Read more about the great Hal Riney here. Times obit here.

Bloomberg reports: "The ad market has been stuck in the mud for ten months" More here.

Word to the wise: Jack Myers knocks the cover completely off the ball to wit:

"Among the leading online and digital media companies, the dearth of sales executives experienced in the traditional media marketplace will be an albatross, slowing their progress and acceptance. Filling executive roles with skilled network sales executives, who also have proven online sales credentials, will be a priority."

Bravos, Jack! Read his entire writing here.

Got your radical innovation, right here: I am often asked to suggest practical paths broadcast firms can use to spark, encourage real innovation, especially in broadcast sales. My response has remained the same for some years now. HRD. Develop the people who develop your profits.

HRD (human resources development) is a powerful, game-changing and sustainable strategy. The question typically leads to my first question - "What, exactly, are you doing now to develop your people?"

Holding sales managers (and other team leaders) accountable for training and development is an appropriate first step. The mistake most often made is expecting department managers to serve as effective trainers, coaches or developers without the benefit of formal training. Being a successful trainer, a good coach or an effective developer requires skill sets unique to each task. While your sales manager might be a great department head (one skill set) s/he may not have the aptitude, interest, ability or bandwidth to become a skilled trainer, coach or developer.

Let me put this into proper perspective - adult learning (i.e., adult education) is actually a serious business involving tradecraft, it's a disciplined art. What it is not is something one can simply pick-up overnight. To get good at it you'll need to be willing to devote your entire career to it in your spare time. The wonderful news in this regard is there are a great many resources available to help you learn how to be an effective trainer, a successful coach, or a productive developer.

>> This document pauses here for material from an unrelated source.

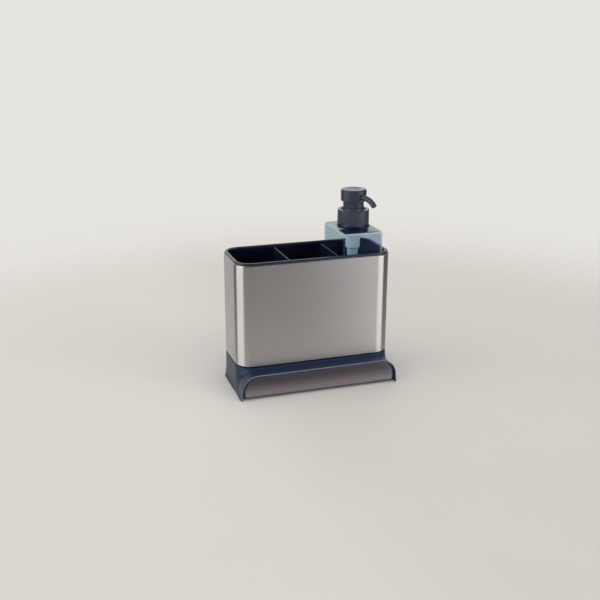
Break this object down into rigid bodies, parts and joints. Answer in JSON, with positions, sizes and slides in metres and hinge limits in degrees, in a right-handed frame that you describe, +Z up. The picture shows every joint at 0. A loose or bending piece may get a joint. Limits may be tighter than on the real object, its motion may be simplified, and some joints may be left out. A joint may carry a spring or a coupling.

On the day job one of the things we do is help organizations bring out the best in their people. Part of this process involves trade secrets well known to professional trainers and teachers. Please allow me to share one of those secrets here today.

Learn one, do one, teach one.

"Learn one, do one, teach one" is an important principle used in medical training, it's one of the valuable secrets that helps trainers, coaches and developers crack the code in creating successful HRD initiatives. It all begins with learning. It begins with being hungry. It's all about transfer of training to practical application in the field, in the workplace, on the street where it counts.

I want my RAB

If you work in radio let me suggest and highly recommend the RAB. Putting RAB training resources to work will make a significant difference at your station and that difference will begin to happen almost immediately. If you're a radio programming, creative services, production or marketing/promotion exec I encourage you to get access to the RAB materials - ask your sales manager. Everybody at your station is in sales (or in the least sales support) and if not odds are better than even that you're wasting valuable time working for the wrong company. Closed circuit to radio CEOs: The RAB can tell you exactly how your team is (or is not) making use of RAB online resources. Put a call to the RAB on today's to-do list and begin your own radical innovation. You'll be glad you did.

Caught both parts of Bush's War, the Frontline series on PBS last night. Very well done. Highly recommended. Watch it online here. Online chat with producer Michael Kirk, today at 11 am eastern here.